Nous sommes en Afrique, rien n’est fortuit, chers lecteurs. Et ce lézard là, ce n’est pas un hasard ! C’est le mauvais œil, je vous dis ! Un cousin qui envie mon fast-food, un oncle qui veut me piquer des secrets, un concurrent au sein du marché de Cacaveli qui veut m’ôter l’usage de mes membres inférieurs. … Et pis, depuis le passage de ce lézard, plus un seul chat, au shop ; aucun client, aucune commande ! Ah non, c’est trop facile ! Comment me suis-je laissé prendre si facilement ? J’ai été atteint par le sort, mes ennemis ont-ils eu raison de moi ?
Entre superstitions et réalité, il n’y a qu’un pas.
Chers lecteurs, j’ignore comment ce genre de choses sont interprété chez vous ! Mais à Lomé, un gosse qui pleure tard dans la nuit, c’est mauvais signe ; un nouveau né qui ne dort pas entre minuit et trois heures du matin est sûrement possédé par un esprit malin ; une belle-mère qui somnole dans le canapé et commet la maladresse de ronfler vient de prouver qu’elle veut briser ton foyer ; et si jamais, à cause de la chaleur, la vieille préfère s’étendre quelques instants dehors, c’est clair qu’elle cherche une piste d’atterrissage pour son voyage nocturne.

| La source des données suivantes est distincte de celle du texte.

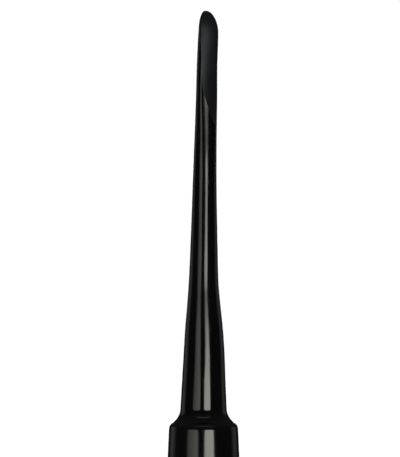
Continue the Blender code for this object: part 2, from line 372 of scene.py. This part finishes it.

On nesait pas comment elle fait mais on sait qu’elle se rend aux USA, en Allemagne ou en France, durant le sommeil d’une nuit.
Il y a pleins d’autres choses qui semblent anodines, mais qui ne sont pourtant pas tolérées : un chat qui miaule près d’une fenêtre est à abattre systématiquement ; une chèvre hors de l’enclos la nuit, les battements d’ailes d’un oiseau, un chien qui aboie, sans avoir vu personne… ou encore le fait de regarder de trop près dans la marmite de la revendeuse de riz, l’achat effectué avec une pièce un peu usée, le fait d’éternuer sous la fenêtre du voisin, écraser du piment après 21h… En tout cas, à Lomé, tout est suspect ! Tout.
Je me souviens même avoir entendu des hôtes me soupçonner de pratiques maléfiques, juste parce que je me grattais la gorge dans mon sommeil, suite à une allergie aux crabes, servis dans une très bonne sauce au dîner. Les pauvres ne savaient pas que je suis asthmatique.
Il est vrai que nos réalités africaines nous imposent une prudence sans égale, et une suspicion pour des faits si simples, mais de grâce, si un bambin pleure la nuit, assurez-vous qu’il n’aie pas faim, soif, ou qu’il ne souffre pas de coliques abdominales ; si vous ne voulez pas voir la belle-mère dans la cour, achetez lui un ventilo ; si un chat vous regarde du haut du toit du voisin, assurez-vous qu’il n’y ait aucune souris, là à côté de vous ! Laissons un peu Jésus tranquille, et soyons en paix, nous-mêmes.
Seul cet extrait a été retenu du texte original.